To accelerate the growth of the national economy in the future, it is necessary to prioritize efforts to accelerate the growth of national exports far exceeding our imports. The experience of various countries with relatively high economic growth rates shows that in general these countries are dominated by exports that are much more dominant than household consumption and government expenditure. In addition, the national economic growth needs to be supported by the formation of fixed gross capital which is also relatively high as the investment effect both domestically and globally. It is likely that household consumption factors are difficult to hope to attract and push national economic growth to a higher level in a relatively short time.
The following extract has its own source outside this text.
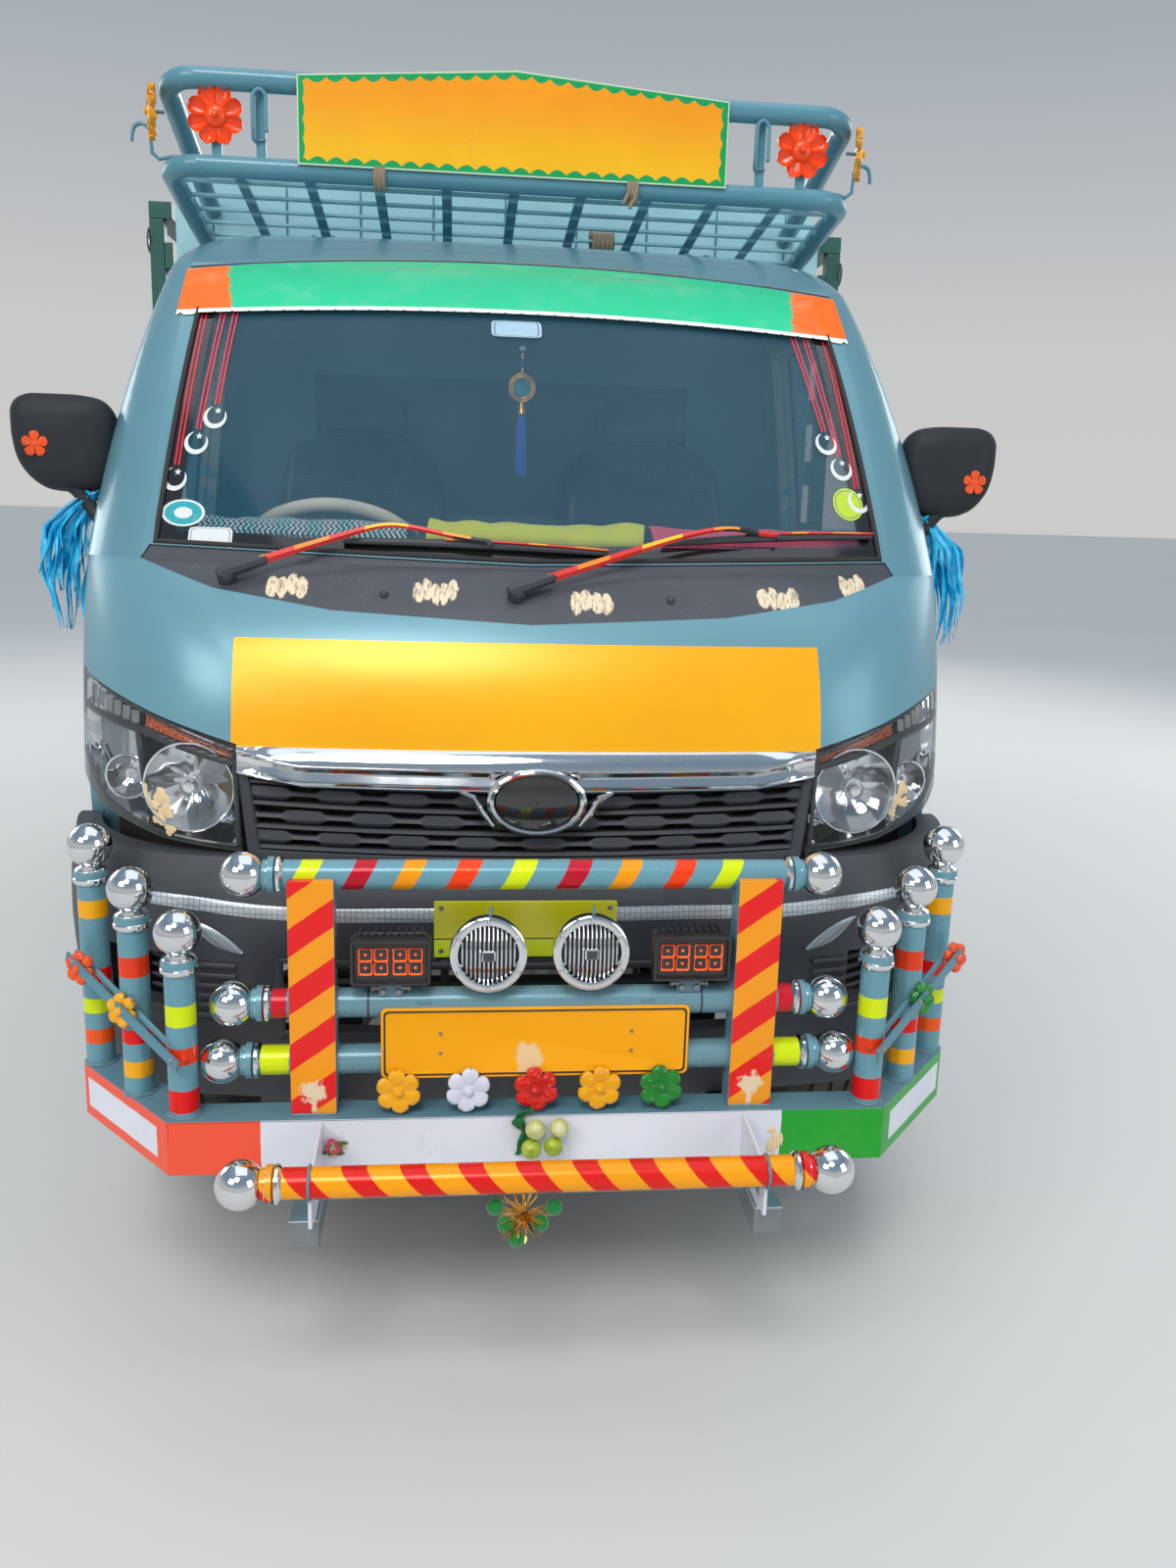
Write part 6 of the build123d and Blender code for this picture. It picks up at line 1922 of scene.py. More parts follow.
def glass_pattern():
    s = Sh("windscreen_glass", spec=0.8, ior=1.5)
    x, y, z = s.xyz()
    ax = s.absv(x)
    # distance in from the outline of the opening
    side = s.sub(s.sub(680.0, s.mul(s.sub(z, 1382.0), 16.0 / 550.0)), ax)
    xx = s.mul(x, 1 / 680.0)
    bottom = s.sub(z, s.add(1364.0, s.mul(s.mul(ax, 1 / 680.0), 18.0)))
    top = s.sub(s.sub(1948.0, s.mul(s.mul(ax, 1 / 664.0), 16.0)), z)
    d = s.minv(s.minv(s.sub(side, 36.0), s.sub(bottom, 24.0)), s.sub(top, 26.0))
    # frit with dots fading inwards
    cell = s.voro(150.0, vec=s.scaled((1, 0.0, 1.25)), rnd=0.0)
    dots = s.inv(s.step(s.add(s.mul(cell, 0.9), s.mul(d, 0.045)), 0.40, 0.44))
    frit = s.maxv(s.inv(s.step(d, -0.5, 0.5)), s.mul(dots, s.inv(s.step(d, 8, 12))))
    frit = s.mul(frit, s.inv(s.step(y, 1500, 1501)))
    dirt = s.ramp(s.noise(2.6, 6, 0.65), [(0.45, (0, 0, 0)), (0.8, (1, 1, 1))])
    f = s.math("MULTIPLY", dirt, 0.06, clamp=True)
    # the blue base colour is partly the glass's tint and partly a painted reflection of the sky
    col = s.mix(frit, s.mix(f, (0.030, 0.150, 0.235), (0.36, 0.48, 0.54)), (0.010, 0.010, 0.011))
    s.set(col=col, rough=0.08, alpha=s.maxv(s.math("ADD", 0.20, s.mul(f, 0.5), clamp=True), frit))
    MAT["screen_glass"] = s.m
    give("cab_glass", s.m)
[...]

The experience and performance of these decades shows the condition.

Indeed the descriptions and notes in this paper are only general overview, and it has not come to  the detail and provides an alternative. However, this paper is useful when it is able to arouse and disturb the minds of the readers to remain aware (alert) and understand that we need immediate higher economic growth. More details on how the strategy of achieving it, let the technocrats and bureaucrats of our economists achieve it.